Comme l’écrivait Léon Trotsky en 1937, « le mouvement des races de couleur contre les oppresseurs impérialistes est l’un des mouvements les plus puissants et les plus importants contre l’ordre existant et c’est pourquoi il lui faut le soutien complet, sans réticence, du prolétariat de race blanche. » Aussi, nous étions sans ambiguïté du côté des nationalistes algériens contre le colonialisme français. Mais cette libération n’a été que partielle, car elle s’est faite dans un cadre capitaliste. Notre programme, ce n’est pas seulement la libération nationale, c’est l’émancipation de toute l’humanité du joug du capitalisme, qu’il soit français, algérien ou autre, par une révolution socialiste. Et cela inclut donc de lutter politiquement contre la bourgeoisie nationale. Dès ses débuts dans les années 1960, notre tendance internationale s’est battue pour que les travailleurs algériens se dotent de leur propre parti, indépendant du FLN, indépendant de la bourgeoisie. Nous nous sommes opposés au mythe de l’unité nationale promu par Ben Bella et autres dirigeants bourgeois.

L’ère impérialiste, que le système capitaliste a déjà atteinte depuis plus de cent ans, signifie le partage du monde entre les principales puissances capitalistes, dont la France, puissance impérialiste de deuxième zone, et la lutte incessante pour le repartage du monde entre ces puissances. Dans ce carcan il ne peut y avoir de développement économique et social significatif pour un pays capitaliste opprimé comme l’Algérie. Le fondement de la théorie trotskyste de la révolution permanente dans les pays coloniaux ou semi-coloniaux, c’est que les tâches historiques comme une authentique libération nationale ne peuvent plus être accomplies par une bourgeoisie nationale naissante, car celle-ci est trop faible et trop dépendante des puissances impérialistes, et elle est trop soudée par la peur des masses ouvrières et paysannes ; c’est la classe ouvrière qui doit prendre le pouvoir en son propre nom et lutter pour étendre la révolution aux centres impérialistes.

Cette théorie a trouvé en Russie en 1917 une éclatante confirmation, où la classe ouvrière a pu prendre le pouvoir et s’y maintenir économiquement pendant trois quarts de siècle, malgré l’encerclement impérialiste et la dégénérescence stalinienne de la révolution à partir de 1924. La révolution algérienne a constitué au contraire une cruelle vérification par la négative : 50 ans plus tard, le pays est toujours dépendant de l’impérialisme, notamment de l’impérialisme français. Une sanglante guerre civile dans les années 1990, dont le régime militaire porte la responsabilité, a coûté la vie à plus de 100 000 personnes. Les énormes revenus du pétrole et du gaz disparaissent dans les coffres des banques impérialistes pendant que la population est en proie à un chômage massif et à une répression constante de la part d’un régime à bout de souffle. Les Kabyles continuent d’être brutalement opprimés alors que toute la société est en proie à une islamisation rampante, un indicateur de l’aggravation de l’oppression des femmes.

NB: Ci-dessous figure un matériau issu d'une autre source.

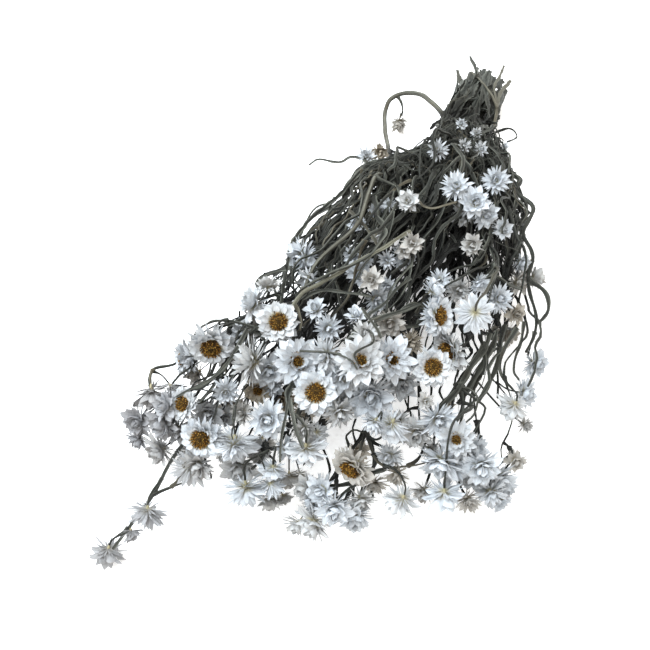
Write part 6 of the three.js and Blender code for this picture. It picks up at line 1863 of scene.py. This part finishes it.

Il faut tirer les leçons des soulèvements de l’année dernière dans d’autres pays du Nord de l’Afrique : la classe ouvrière doit prendre la direction de tous les opprimés et lutter en son propre nom, indépendamment de l’ennemi de classe capitaliste. Comme nous le disons dans notre déclaration de principes (Spartacist édition française n° 32, printemps 1998) : « Ce n’est que sous la direction du prolétariat révolutionnaire que les pays coloniaux et semi-coloniaux peuvent obtenir une vraie émancipation nationale. Pour ouvrir la voie au socialisme il faut étendre la révolution aux pays capitalistes avancés. » Le prolétariat doit se doter pour cela d’un parti révolutionnaire d’avant-garde selon le modèle des bolchéviks de Lénine. En faisant au contraire alliance avec diverses forces bourgeoises « laïques » ou « de gauche », la bureaucratie de l’UGTT, la fédération syndicale tunisienne, et les petites organisations de la gauche tunisienne (et de même en Egypte) ont pavé la voie au renforcement de la réaction islamique. En Libye, une grande partie de la gauche dans le monde s’est rangée derrière les rebelles pro-impérialistes du « Conseil national de transition » (CNT), salué par le NPA français, Mélenchon et autres comme le « représentant légitime du peuple libyen » ; le CNT a fini par prendre le pouvoir à Tripoli dans le sillage des bombes de l’OTAN, et il a depuis officiellement instauré la charia alors que le pays continue d’être ravagé par des affrontements entre bandes armées.

Pour devenir une classe luttant consciemment pour ses propres intérêts, la classe ouvrière doit s’opposer avec intransigeance à toutes les formes de nationalisme bourgeois et d’intégrisme religieux, des deux côtés de la Méditerranée. Comme le dit déjà le Manifeste du Parti communiste (1847), « les ouvriers n’ont pas de patrie ». Les travailleurs français ont une responsabilité particulière pour défendre ici leurs frères de classe d’origine nord-africaine et pour s’opposer aux déprédations de l’impérialisme français en Afrique. Les travailleurs d’origine algérienne et nord-africaine sont une composante stratégique du prolétariat en France et ils joueront un rôle central non seulement pour faire le pont pour la révolution entre les deux rives de la Méditerranée, mais aussi afin de diriger la révolution socialiste ici même. Nous luttons pour forger des partis ouvriers révolutionnaires armés du programme de la Quatrième Internationale de Trotsky. C’est la seule voie pour non seulement réaliser une véritable libération de l’Algérie des griffes de l’impérialisme, mais pour renverser tout le système capitaliste.